Provides a convenient interface for reading data such as a file of newline-delimited lines of text. Successive calls to the [Scanner.Scan] method will step through the 'tokens' of a file, skipping the bytes between the tokens. The specification of a token is defined by a split function of type [SplitFunc]; the default split function breaks the input into lines with line termination stripped. The split functions are defined in this package for scanning a file into lines, bytes, UTF-8-encoded runes, and space-delimited words.

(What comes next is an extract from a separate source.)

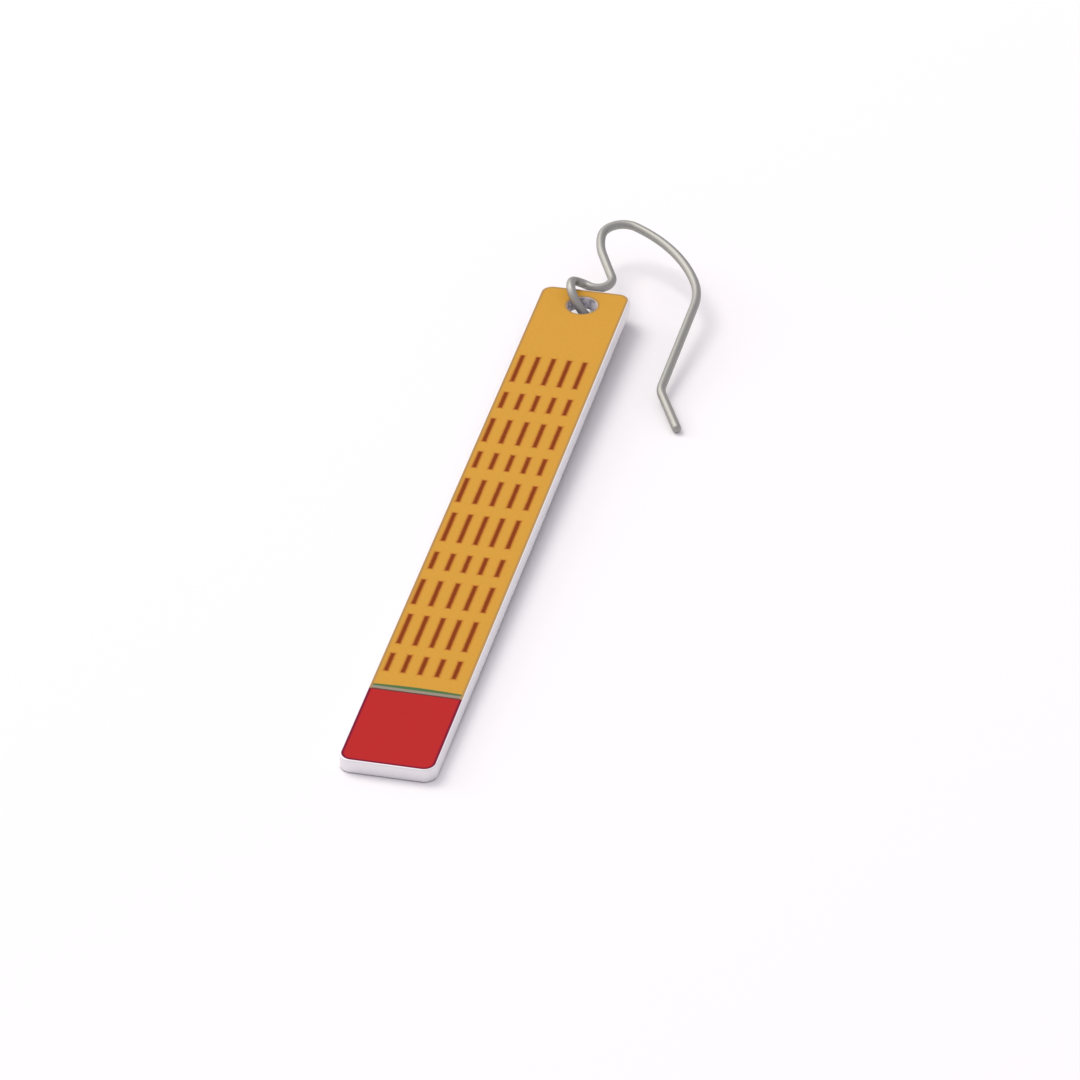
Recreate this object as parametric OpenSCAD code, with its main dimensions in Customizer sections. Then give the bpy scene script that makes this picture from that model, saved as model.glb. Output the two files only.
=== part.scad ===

The client may instead provide a custom split function.

Scanning stops unrecoverably at EOF, the first I/O error, or a token too large to fit in the buffer. When a scan stops, the reader may have advanced arbitrarily far past the last token.

Methods:

static fn New(mut r: io::Reader): &Scanner
Returns new Scanner for r with the default configuration.

static fn NewCfg(mut r: io::Reader, cfg: ScannerCfg): &Scanner
Returns new Scanner for r by the custom configuration.

fn Token(mut self): []byte
Returns the most recent token generated by a call to [Scanner.Scan]. The underlying array may point to data that will be overwritten by a subsequent call to Scan. It does no allocation.

fn Text(self): str
Returns the most recent token generated by a call to [Scanner.Scan] as a newly allocated string holding its bytes.

fn Scan(mut self)!: bool
Advances the [Scanner] to the next token, which will then be available through the [Scanner.Token] or [Scanner.Text] method. It returns false when there are no more tokens, either by reaching the end of the input or an exceptional. After Scan returns false, without any exceptional, it means EOF. Any exceptional will be forwarded. Scan panics if the split function returns too many empty tokens without advancing the input. This is a common error mode for scanners.

Enums

jule
enum ScanError

Error codes for scanner.

Fields:

  • TooLong: Token size exceeds the maximum token size limit.
  • BadReadCount: The reader returned invalid read count.
  • NegativeAdvance: Advance value of the splitter function was negative.
  • AdvanceTooFar: Advance value of the splitter function was too far.
  • NoProgress: No progress for the scanning.